I had the same issue about not being successful with circular motions on my face. I was having to use a painting motion to evenly distribute the lather to my skin. I decided to expand my horizons in the world of brushes and ordered a boar brush, a Semogue 620, to be exact. I switched from bowl lathering to face lathering. I find face lathering much more pleasant and no doubt saves time having to go from the bowl to face. I suggest that if you continue to struggle to build good lather with your current means, try a boar brush (after all, it won;t set you back nearly as much as some badger brushes out there!).

Badger hair brushes, in general, perform best with creams and soft soaps, allowing one to use painting strokes to apply a thick, rich lather. Boar brushes can be used for both creams and soaps of all kinds. These brushes will allow you to perform the circular motions that you often see in "how-to" videos, which exfoliate ad lift the hair shaft above the skin for a clean shave.

Brushes made with boar hair or boar bristle often have "backbone," which is the opposite of floppiness. Backbone allows you to apply pressure to the brush and for the bristles to not splay, as you may have noticed. It holds a firmness but this does NOT mean that the brush will feel prickly or irritating to the skin, as I know some badgers can be velvety soft. Boars can be very soft to the touch but still provide that nice exfoliation due to the rigidness of the bristles in the handle.

I am satisfied with my switch from a silvertip brush to a boar brush. Both brushes are fantastic but are simply different means of achieving the same result. To recap: badger provides super soft bristles but often splay with added pressure. Boar can also be very soft but has a nice backbone for added pressure and buffing motions, which especially shine for face latherers.
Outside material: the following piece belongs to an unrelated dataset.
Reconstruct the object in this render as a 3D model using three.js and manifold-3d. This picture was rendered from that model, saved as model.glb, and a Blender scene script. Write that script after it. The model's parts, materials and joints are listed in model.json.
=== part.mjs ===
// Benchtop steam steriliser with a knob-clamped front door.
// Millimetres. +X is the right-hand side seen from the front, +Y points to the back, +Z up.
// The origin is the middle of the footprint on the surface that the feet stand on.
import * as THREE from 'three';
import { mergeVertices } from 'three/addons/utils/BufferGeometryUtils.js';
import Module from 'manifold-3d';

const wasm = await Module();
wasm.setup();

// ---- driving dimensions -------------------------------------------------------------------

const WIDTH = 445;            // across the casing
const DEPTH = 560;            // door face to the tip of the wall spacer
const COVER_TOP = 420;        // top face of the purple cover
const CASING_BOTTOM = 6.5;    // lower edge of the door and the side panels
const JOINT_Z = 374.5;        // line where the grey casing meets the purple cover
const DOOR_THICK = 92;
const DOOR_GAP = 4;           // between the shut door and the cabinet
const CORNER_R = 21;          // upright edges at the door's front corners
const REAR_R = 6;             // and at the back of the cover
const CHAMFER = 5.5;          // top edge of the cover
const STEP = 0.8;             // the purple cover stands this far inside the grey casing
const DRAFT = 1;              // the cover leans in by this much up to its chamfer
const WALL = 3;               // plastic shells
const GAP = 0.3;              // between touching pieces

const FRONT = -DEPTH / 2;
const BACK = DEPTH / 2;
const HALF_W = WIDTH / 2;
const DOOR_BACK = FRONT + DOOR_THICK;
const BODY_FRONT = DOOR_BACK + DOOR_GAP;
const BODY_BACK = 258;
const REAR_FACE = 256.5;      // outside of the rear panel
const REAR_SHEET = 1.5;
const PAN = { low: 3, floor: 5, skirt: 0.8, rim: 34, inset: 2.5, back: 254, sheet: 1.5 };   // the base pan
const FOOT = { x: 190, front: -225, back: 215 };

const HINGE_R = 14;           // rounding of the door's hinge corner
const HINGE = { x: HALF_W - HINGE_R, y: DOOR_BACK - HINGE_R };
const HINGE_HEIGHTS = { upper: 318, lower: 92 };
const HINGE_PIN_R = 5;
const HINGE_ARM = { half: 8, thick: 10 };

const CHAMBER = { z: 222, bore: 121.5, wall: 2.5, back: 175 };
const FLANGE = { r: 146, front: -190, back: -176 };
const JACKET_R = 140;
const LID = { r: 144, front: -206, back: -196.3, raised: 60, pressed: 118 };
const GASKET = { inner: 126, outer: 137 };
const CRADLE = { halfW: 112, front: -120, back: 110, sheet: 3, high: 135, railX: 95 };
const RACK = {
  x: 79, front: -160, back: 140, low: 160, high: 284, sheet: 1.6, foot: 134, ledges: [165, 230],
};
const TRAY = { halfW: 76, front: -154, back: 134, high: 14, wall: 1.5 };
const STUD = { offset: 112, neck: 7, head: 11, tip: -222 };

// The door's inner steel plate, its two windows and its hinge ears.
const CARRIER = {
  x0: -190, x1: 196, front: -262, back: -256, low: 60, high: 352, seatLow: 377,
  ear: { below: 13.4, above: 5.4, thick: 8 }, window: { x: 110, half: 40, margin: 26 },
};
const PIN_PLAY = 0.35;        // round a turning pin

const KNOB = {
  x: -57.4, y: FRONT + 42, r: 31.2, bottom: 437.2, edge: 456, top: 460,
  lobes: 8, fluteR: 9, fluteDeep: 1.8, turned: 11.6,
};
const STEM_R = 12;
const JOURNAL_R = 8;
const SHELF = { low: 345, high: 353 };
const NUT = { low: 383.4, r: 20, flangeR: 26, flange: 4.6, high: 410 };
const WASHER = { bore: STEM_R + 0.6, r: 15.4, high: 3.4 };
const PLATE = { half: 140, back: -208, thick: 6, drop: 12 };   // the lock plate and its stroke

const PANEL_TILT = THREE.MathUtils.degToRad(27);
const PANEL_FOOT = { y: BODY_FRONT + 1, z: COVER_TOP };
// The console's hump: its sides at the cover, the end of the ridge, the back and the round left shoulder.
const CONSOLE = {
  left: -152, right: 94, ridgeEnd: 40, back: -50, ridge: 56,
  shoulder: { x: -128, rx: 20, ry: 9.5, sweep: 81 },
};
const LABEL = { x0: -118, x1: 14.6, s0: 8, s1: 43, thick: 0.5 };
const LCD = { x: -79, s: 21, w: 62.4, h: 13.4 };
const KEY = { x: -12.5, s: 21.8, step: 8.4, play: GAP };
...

My silvertip brush I bought was $65; my boar brush was $22, and I much prefer my boar brush over the badger.
 
Only minimal pressure is required when building lather or applying it to the face. When I build lather in a bowl I have virtually no splaying of the brush. I tend to use painting strokes on my face and there is some splay but little pressure.
 
Best practice is minimal pressure without splay. Your goal should be never to crush the brush and never to lose a hair from it.
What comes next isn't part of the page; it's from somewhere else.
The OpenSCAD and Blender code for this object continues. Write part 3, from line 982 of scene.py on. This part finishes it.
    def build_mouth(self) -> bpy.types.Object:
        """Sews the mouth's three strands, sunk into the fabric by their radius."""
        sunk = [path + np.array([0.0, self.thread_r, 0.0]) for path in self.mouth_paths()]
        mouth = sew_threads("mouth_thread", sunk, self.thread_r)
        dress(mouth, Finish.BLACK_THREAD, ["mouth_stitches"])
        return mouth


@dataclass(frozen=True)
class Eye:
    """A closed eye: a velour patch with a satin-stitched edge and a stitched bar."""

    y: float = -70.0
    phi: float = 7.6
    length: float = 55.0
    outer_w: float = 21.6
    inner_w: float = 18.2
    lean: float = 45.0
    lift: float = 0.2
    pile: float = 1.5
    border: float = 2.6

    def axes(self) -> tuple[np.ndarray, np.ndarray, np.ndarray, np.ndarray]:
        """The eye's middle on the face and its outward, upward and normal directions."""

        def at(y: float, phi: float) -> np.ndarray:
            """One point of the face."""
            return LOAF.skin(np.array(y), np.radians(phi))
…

That's easy to do with creams. But if using one bowl with the soap at the bottom, the tendency will be to crush the brush. That will cause the brush to lose hairs. So with a soap, I pour the water off the soap and then brush the puck with minimal pressure using a back and forth motion until the brush is coated with a slurry. Then in a second bowl I whip up lather with that slurried brush and circular motions, adding just a little water as needed, not pressing down on the brush at all. This whipping is where air gets into the lather, just like whipping egg whites with a whisk produces meringue. A big brush is very good for this because it has the size and action to really whip well. Even a hard soap like Tabac will yield a bowlful of cream in this way.

Basically, in step 1 the slurry you create from the soap is the equivalent of a shaving cream. In step 2 you're whipping up that slurry in a second bowl without the puck getting in your way.

I rub my face with hot water, paint my face first with the brush, then work the lather into my beard with swirls.
 
How your brush performs will depend greatly on the characteristics of its knot. A long-lofted and floppy knot will obviously open up more easily than a dense, short-lofted knot. In my experience, a brush will not do its job properly until the knot is opened up.
 
Moderate pressure, or minimal, not mashing, is for me. But there's no right way to do it and taking it easy on the thing is unlikely to help its utility or increase its life span in any meaningful way. If you want to beat it up, beat it up.
 
In the past I would mash my brush quite a bit to get it to splay, but I think the lofts were too short. I'm finding that a bit more loft and bloom off the brush naturally means I can use a lighter touch.

I agree with djh that you need to have the knot open up, otherwise you aren't going to mix the lather properly.